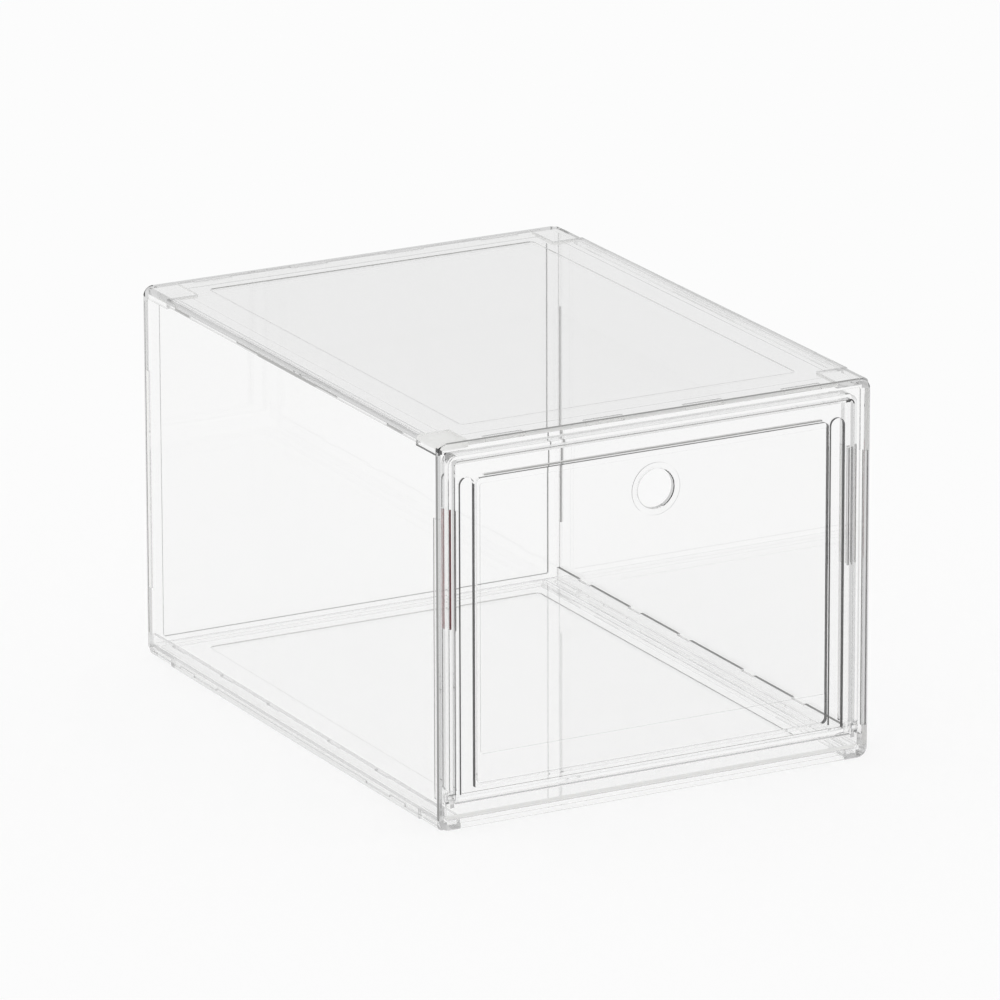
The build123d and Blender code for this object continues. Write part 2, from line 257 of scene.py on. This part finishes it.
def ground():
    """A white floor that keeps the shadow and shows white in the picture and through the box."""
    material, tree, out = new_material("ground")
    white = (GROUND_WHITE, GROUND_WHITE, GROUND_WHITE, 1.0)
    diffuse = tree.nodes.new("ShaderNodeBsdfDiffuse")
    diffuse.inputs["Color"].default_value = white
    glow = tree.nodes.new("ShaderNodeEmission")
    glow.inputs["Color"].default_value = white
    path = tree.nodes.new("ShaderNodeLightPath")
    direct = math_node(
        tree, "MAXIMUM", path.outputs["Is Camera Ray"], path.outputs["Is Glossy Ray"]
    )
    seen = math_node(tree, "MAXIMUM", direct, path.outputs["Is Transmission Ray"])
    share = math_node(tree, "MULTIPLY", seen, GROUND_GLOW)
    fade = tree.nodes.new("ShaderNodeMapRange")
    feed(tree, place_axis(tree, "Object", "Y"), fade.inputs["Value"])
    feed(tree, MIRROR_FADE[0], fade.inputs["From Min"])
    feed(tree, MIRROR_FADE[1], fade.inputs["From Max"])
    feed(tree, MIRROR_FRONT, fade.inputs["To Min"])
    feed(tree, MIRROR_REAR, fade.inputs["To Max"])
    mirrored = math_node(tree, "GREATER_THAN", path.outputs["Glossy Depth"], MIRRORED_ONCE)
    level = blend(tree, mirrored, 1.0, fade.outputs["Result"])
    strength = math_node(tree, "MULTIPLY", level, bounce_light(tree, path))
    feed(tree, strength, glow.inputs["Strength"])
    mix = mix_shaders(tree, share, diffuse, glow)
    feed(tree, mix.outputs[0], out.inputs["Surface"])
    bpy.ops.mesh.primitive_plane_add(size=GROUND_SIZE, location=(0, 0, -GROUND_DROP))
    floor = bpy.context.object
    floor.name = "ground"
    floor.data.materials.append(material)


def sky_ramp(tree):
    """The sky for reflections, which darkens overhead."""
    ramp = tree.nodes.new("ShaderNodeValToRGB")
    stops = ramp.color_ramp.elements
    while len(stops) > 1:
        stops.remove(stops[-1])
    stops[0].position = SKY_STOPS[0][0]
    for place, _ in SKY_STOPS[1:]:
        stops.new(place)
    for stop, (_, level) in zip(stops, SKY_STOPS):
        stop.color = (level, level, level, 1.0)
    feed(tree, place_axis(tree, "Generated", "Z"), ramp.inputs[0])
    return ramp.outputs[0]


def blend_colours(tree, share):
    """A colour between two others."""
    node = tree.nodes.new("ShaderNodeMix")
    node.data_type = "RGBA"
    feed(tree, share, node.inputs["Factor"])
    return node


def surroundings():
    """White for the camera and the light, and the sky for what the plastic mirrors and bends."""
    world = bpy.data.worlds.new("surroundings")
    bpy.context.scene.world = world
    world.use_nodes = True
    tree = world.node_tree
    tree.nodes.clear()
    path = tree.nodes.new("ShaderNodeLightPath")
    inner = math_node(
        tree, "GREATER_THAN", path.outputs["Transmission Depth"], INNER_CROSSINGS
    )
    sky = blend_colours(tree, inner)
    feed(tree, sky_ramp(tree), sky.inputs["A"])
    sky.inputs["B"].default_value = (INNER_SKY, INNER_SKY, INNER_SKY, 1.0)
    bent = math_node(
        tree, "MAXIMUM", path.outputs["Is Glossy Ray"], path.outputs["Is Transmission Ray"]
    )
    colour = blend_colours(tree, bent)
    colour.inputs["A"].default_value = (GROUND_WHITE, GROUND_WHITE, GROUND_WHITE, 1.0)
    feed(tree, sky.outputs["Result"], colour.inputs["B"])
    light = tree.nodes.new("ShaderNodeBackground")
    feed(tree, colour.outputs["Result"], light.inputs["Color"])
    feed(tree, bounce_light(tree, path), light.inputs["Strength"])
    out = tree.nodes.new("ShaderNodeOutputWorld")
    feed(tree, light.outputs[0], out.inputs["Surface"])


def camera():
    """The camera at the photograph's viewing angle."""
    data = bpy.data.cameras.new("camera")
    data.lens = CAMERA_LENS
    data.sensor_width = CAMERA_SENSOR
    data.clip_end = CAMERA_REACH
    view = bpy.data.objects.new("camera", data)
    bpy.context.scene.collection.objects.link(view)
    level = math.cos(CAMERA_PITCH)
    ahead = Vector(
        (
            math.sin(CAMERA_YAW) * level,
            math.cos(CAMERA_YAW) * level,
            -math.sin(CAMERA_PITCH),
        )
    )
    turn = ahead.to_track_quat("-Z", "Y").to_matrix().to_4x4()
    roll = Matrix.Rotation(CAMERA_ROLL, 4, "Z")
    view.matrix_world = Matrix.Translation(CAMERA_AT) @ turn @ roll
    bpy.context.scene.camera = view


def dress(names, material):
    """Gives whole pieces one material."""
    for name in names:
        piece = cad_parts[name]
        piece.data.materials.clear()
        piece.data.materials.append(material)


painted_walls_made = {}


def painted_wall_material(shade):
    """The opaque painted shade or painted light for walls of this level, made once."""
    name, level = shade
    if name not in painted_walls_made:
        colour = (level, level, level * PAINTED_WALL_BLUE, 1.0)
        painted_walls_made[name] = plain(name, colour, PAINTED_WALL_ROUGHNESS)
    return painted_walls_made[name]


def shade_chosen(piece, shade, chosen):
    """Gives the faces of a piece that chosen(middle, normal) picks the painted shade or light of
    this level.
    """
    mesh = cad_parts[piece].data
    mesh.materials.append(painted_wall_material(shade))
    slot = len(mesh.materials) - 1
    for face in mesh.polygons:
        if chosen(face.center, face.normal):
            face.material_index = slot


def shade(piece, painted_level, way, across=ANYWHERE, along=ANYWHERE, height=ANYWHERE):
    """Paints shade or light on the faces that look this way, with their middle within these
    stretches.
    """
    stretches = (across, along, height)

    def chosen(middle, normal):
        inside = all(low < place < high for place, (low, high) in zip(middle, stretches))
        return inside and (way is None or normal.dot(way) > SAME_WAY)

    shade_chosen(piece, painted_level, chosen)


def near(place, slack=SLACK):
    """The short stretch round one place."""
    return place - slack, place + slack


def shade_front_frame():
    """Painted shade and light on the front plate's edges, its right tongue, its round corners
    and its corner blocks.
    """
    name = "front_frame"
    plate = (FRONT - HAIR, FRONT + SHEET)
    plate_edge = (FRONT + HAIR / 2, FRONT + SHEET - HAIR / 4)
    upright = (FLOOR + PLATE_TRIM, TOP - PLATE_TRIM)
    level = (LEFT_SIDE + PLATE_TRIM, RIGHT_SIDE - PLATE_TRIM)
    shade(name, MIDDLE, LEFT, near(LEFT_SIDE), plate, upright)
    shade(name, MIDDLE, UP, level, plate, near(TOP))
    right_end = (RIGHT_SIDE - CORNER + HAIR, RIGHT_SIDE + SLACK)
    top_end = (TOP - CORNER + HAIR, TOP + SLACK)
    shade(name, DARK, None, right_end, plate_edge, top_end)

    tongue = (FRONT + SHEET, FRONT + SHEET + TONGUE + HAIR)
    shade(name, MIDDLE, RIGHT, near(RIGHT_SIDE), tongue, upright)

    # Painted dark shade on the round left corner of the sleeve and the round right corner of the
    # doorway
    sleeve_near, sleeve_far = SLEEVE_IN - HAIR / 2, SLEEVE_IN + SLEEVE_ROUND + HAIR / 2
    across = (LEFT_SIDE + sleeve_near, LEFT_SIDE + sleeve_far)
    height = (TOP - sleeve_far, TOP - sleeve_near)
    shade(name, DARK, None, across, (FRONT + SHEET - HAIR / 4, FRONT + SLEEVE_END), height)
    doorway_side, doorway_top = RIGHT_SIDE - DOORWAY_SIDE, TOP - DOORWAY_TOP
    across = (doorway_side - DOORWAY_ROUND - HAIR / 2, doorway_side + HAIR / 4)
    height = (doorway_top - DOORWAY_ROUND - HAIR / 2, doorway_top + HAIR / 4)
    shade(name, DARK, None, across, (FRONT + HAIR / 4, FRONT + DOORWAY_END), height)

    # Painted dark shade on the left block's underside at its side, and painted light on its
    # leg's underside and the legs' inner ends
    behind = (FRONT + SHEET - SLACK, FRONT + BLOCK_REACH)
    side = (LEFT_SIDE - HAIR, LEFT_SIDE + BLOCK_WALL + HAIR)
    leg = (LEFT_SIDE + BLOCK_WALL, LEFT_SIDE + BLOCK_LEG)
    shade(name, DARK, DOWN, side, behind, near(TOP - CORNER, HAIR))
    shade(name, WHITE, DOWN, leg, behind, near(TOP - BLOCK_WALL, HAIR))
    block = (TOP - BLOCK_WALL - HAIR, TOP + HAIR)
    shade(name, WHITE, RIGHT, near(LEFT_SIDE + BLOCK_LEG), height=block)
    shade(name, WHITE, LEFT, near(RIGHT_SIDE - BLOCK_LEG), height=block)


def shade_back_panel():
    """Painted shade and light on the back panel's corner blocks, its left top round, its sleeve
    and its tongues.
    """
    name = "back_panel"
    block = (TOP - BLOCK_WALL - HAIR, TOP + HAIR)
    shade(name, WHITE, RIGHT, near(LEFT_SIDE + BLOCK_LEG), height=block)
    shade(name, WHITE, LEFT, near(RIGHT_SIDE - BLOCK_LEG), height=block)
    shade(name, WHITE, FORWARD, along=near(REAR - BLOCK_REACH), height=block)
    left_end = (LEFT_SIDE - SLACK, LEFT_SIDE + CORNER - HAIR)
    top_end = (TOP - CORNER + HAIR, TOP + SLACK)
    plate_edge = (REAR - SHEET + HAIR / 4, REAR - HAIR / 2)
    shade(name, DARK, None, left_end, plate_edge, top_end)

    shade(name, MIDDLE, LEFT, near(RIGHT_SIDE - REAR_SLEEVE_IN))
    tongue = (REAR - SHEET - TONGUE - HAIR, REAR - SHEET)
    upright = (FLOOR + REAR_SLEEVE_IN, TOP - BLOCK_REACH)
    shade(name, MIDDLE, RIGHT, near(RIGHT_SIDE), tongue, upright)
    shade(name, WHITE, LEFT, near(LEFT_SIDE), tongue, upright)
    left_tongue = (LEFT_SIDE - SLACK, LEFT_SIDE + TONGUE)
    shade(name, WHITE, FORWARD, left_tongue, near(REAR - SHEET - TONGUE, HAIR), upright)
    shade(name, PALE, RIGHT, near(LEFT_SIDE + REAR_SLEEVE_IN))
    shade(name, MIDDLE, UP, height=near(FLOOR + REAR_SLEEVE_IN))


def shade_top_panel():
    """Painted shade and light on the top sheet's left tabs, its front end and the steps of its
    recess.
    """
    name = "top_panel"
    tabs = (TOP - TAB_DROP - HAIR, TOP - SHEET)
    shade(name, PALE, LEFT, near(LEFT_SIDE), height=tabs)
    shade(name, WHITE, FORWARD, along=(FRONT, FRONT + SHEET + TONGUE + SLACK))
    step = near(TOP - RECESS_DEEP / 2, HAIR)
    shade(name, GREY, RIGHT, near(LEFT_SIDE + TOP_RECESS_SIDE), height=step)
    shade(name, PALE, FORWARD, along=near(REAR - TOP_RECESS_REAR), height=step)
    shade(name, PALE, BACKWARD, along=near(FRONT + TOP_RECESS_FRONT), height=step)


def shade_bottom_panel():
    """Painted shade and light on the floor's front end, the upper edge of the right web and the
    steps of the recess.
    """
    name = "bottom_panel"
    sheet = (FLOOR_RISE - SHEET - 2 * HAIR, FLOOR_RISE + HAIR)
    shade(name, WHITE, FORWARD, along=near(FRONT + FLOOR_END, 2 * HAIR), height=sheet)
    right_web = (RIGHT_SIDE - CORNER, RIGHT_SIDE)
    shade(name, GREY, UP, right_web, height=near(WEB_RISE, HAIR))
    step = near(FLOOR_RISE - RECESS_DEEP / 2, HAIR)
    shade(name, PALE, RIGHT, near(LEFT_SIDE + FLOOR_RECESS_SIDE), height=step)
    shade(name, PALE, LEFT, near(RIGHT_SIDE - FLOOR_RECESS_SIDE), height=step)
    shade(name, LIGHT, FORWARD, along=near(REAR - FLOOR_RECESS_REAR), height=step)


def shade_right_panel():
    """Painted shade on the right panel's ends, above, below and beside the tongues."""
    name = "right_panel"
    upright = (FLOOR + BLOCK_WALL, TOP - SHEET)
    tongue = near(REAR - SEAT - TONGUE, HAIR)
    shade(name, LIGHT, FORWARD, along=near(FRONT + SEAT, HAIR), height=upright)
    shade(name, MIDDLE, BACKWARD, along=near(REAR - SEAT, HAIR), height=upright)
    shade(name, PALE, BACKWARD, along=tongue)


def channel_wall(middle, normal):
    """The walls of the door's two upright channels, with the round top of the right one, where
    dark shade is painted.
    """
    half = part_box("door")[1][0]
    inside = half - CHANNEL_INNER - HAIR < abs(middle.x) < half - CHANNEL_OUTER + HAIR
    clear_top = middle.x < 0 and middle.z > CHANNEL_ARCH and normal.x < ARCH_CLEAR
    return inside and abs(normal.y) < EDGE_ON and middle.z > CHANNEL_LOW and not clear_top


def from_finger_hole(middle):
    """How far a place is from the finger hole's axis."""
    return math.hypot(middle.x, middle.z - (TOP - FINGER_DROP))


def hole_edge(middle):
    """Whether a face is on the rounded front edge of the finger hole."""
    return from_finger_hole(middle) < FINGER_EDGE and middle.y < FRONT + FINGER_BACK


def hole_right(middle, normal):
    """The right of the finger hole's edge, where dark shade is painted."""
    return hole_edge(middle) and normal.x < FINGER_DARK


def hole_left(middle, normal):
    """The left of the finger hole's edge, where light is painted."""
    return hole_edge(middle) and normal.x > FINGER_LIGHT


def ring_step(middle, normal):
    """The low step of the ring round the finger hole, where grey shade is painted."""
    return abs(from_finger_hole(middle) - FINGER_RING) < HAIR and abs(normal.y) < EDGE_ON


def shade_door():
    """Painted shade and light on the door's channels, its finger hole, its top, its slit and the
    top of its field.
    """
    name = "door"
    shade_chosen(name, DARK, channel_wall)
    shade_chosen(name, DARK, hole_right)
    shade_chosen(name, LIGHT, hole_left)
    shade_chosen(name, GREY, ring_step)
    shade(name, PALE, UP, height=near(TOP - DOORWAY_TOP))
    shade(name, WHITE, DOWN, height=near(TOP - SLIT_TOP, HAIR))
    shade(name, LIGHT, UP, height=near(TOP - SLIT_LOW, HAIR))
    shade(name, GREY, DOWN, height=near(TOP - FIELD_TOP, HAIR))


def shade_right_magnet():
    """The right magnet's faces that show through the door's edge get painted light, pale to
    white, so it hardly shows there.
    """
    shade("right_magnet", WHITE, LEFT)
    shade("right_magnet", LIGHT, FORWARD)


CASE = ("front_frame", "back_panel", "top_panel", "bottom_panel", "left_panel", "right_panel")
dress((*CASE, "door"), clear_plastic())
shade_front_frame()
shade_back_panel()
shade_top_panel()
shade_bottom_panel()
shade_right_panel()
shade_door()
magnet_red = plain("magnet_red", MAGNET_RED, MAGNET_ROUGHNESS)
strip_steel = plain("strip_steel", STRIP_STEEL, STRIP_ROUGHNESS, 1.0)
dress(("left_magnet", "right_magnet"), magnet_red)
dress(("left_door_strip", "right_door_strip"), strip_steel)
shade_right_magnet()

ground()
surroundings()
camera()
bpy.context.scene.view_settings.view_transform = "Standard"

--------------------------------------------------

DIRECTIONS FOR THIS TASK:
Return a word-for-word copy of the lines from the beginning of the listing to the line holding "floor.data.materials.append(material)", both kept.

ANSWER TO THE PROBLEM:
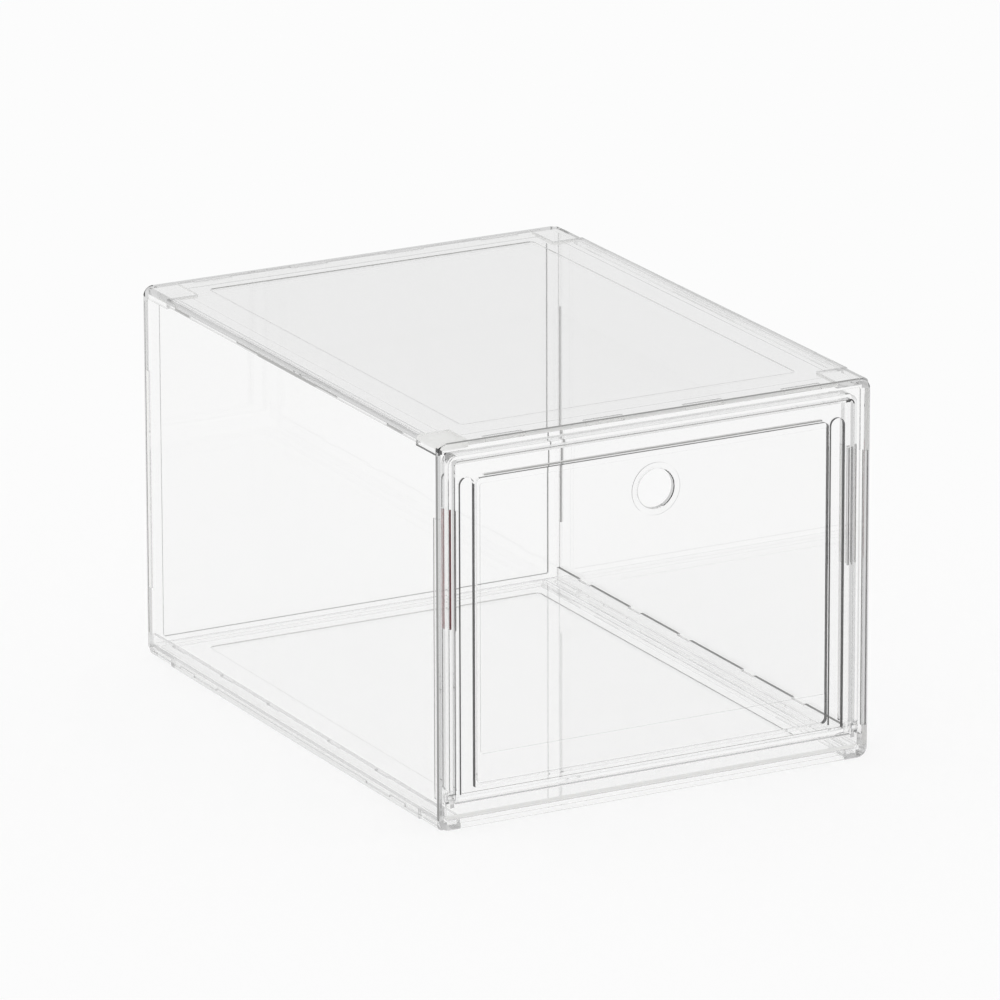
The build123d and Blender code for this object continues. Write part 2, from line 257 of scene.py on. This part finishes it.
def ground():
    """A white floor that keeps the shadow and shows white in the picture and through the box."""
    material, tree, out = new_material("ground")
    white = (GROUND_WHITE, GROUND_WHITE, GROUND_WHITE, 1.0)
    diffuse = tree.nodes.new("ShaderNodeBsdfDiffuse")
    diffuse.inputs["Color"].default_value = white
    glow = tree.nodes.new("ShaderNodeEmission")
    glow.inputs["Color"].default_value = white
    path = tree.nodes.new("ShaderNodeLightPath")
    direct = math_node(
        tree, "MAXIMUM", path.outputs["Is Camera Ray"], path.outputs["Is Glossy Ray"]
    )
    seen = math_node(tree, "MAXIMUM", direct, path.outputs["Is Transmission Ray"])
    share = math_node(tree, "MULTIPLY", seen, GROUND_GLOW)
    fade = tree.nodes.new("ShaderNodeMapRange")
    feed(tree, place_axis(tree, "Object", "Y"), fade.inputs["Value"])
    feed(tree, MIRROR_FADE[0], fade.inputs["From Min"])
    feed(tree, MIRROR_FADE[1], fade.inputs["From Max"])
    feed(tree, MIRROR_FRONT, fade.inputs["To Min"])
    feed(tree, MIRROR_REAR, fade.inputs["To Max"])
    mirrored = math_node(tree, "GREATER_THAN", path.outputs["Glossy Depth"], MIRRORED_ONCE)
    level = blend(tree, mirrored, 1.0, fade.outputs["Result"])
    strength = math_node(tree, "MULTIPLY", level, bounce_light(tree, path))
    feed(tree, strength, glow.inputs["Strength"])
    mix = mix_shaders(tree, share, diffuse, glow)
    feed(tree, mix.outputs[0], out.inputs["Surface"])
    bpy.ops.mesh.primitive_plane_add(size=GROUND_SIZE, location=(0, 0, -GROUND_DROP))
    floor = bpy.context.object
    floor.name = "ground"
    floor.data.materials.append(material)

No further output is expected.